THE REQUEST - In the listing that follows, the range to quote begins at the line that has "for side_name, side_angle" and ends after the line that has "before = set(bpy.data.objects)"; quote it verbatim and add nothing.

RECORDED DATA -
☆ ☆ ☆ ☆ ☆

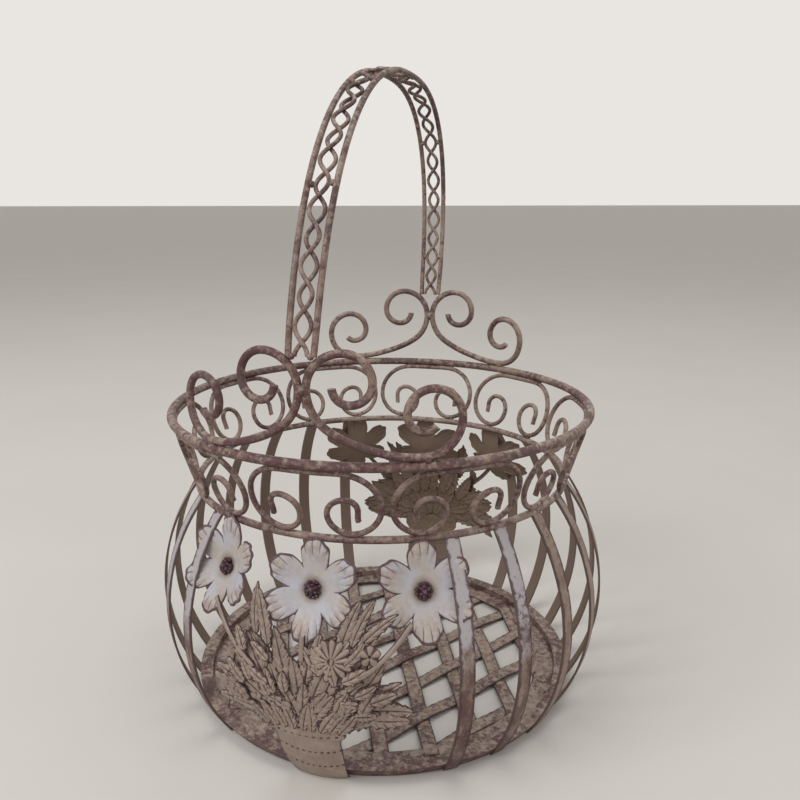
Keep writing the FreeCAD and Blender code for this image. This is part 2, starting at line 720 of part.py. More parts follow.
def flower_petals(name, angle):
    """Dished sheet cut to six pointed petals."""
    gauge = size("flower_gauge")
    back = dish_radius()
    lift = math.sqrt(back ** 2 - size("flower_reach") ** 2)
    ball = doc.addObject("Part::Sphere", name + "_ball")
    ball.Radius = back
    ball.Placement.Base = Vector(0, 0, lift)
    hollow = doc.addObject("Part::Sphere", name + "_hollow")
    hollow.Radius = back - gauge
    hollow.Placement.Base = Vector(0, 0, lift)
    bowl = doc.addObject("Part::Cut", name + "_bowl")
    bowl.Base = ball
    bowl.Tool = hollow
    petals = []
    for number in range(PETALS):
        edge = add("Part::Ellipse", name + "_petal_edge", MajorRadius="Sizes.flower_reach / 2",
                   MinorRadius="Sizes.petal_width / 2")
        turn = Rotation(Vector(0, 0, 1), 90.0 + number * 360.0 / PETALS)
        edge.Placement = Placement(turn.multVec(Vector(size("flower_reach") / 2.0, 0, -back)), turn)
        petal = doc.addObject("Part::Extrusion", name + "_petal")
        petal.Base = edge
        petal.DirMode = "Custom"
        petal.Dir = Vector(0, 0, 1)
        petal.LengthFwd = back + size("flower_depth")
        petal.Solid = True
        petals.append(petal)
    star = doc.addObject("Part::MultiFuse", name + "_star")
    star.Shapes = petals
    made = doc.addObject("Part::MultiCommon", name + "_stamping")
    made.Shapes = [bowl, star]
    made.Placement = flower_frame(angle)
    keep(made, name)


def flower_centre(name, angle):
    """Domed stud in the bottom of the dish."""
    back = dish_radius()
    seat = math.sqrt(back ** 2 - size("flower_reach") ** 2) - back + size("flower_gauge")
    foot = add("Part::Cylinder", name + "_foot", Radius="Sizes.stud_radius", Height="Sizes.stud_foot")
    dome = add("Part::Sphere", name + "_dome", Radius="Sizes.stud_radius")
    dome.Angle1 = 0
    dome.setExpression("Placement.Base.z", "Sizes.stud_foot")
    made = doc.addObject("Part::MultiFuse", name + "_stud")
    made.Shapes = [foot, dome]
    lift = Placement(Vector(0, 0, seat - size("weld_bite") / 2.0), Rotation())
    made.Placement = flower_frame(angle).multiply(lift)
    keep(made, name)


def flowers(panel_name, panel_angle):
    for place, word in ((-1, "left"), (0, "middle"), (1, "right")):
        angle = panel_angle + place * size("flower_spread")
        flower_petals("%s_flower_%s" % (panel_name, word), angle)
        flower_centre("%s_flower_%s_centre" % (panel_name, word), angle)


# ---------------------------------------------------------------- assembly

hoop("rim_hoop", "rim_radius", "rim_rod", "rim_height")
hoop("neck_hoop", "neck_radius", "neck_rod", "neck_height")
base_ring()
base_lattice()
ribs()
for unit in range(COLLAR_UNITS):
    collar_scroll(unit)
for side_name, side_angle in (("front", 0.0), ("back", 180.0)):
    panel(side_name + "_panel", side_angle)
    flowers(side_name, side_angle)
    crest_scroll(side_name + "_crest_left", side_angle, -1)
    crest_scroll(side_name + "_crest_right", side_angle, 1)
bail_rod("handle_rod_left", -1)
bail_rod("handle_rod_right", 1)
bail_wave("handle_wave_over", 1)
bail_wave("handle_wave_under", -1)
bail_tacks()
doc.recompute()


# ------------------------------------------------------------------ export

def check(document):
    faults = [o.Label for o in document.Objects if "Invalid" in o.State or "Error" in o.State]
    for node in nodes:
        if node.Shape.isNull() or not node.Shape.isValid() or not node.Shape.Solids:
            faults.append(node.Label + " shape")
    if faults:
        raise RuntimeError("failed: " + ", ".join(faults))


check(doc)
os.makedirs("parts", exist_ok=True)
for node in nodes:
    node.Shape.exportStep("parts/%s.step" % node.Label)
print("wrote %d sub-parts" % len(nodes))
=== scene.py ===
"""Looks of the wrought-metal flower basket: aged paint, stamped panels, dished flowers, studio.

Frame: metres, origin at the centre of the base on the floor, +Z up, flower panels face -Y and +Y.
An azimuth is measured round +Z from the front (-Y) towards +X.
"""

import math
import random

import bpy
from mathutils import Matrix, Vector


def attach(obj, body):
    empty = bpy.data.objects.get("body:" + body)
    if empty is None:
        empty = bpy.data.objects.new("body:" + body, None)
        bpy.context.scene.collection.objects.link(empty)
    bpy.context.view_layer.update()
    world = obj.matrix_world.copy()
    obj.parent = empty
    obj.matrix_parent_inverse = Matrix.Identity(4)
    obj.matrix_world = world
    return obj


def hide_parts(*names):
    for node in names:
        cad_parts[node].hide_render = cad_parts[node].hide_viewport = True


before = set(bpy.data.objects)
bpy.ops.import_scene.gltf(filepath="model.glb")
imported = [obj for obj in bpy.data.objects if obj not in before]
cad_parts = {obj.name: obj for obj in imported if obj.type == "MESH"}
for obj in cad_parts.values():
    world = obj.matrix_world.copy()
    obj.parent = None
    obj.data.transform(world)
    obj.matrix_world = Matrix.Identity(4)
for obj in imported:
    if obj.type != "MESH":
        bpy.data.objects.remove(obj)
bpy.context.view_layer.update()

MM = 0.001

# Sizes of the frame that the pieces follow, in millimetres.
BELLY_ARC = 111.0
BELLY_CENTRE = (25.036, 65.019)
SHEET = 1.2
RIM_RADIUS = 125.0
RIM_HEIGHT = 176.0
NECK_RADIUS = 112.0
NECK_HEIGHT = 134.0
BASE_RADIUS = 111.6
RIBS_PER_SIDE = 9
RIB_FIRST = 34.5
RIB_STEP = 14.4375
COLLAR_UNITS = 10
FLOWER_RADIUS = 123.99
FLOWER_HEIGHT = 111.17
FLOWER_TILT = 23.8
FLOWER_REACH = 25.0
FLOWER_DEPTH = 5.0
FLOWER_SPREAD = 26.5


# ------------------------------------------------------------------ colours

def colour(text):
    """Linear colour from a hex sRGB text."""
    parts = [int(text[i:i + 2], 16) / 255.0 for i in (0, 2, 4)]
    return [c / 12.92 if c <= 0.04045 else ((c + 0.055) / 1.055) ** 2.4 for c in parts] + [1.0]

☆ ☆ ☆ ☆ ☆

RIGHT ANSWER -
for side_name, side_angle in (("front", 0.0), ("back", 180.0)):
    panel(side_name + "_panel", side_angle)
    flowers(side_name, side_angle)
    crest_scroll(side_name + "_crest_left", side_angle, -1)
    crest_scroll(side_name + "_crest_right", side_angle, 1)
bail_rod("handle_rod_left", -1)
bail_rod("handle_rod_right", 1)
bail_wave("handle_wave_over", 1)
bail_wave("handle_wave_under", -1)
bail_tacks()
doc.recompute()


# ------------------------------------------------------------------ export

def check(document):
    faults = [o.Label for o in document.Objects if "Invalid" in o.State or "Error" in o.State]
    for node in nodes:
        if node.Shape.isNull() or not node.Shape.isValid() or not node.Shape.Solids:
            faults.append(node.Label + " shape")
    if faults:
        raise RuntimeError("failed: " + ", ".join(faults))


check(doc)
os.makedirs("parts", exist_ok=True)
for node in nodes:
    node.Shape.exportStep("parts/%s.step" % node.Label)
print("wrote %d sub-parts" % len(nodes))
=== scene.py ===
"""Looks of the wrought-metal flower basket: aged paint, stamped panels, dished flowers, studio.

Frame: metres, origin at the centre of the base on the floor, +Z up, flower panels face -Y and +Y.
An azimuth is measured round +Z from the front (-Y) towards +X.
"""

import math
import random

import bpy
from mathutils import Matrix, Vector


def attach(obj, body):
    empty = bpy.data.objects.get("body:" + body)
    if empty is None:
        empty = bpy.data.objects.new("body:" + body, None)
        bpy.context.scene.collection.objects.link(empty)
    bpy.context.view_layer.update()
    world = obj.matrix_world.copy()
    obj.parent = empty
    obj.matrix_parent_inverse = Matrix.Identity(4)
    obj.matrix_world = world
    return obj


def hide_parts(*names):
    for node in names:
        cad_parts[node].hide_render = cad_parts[node].hide_viewport = True


before = set(bpy.data.objects)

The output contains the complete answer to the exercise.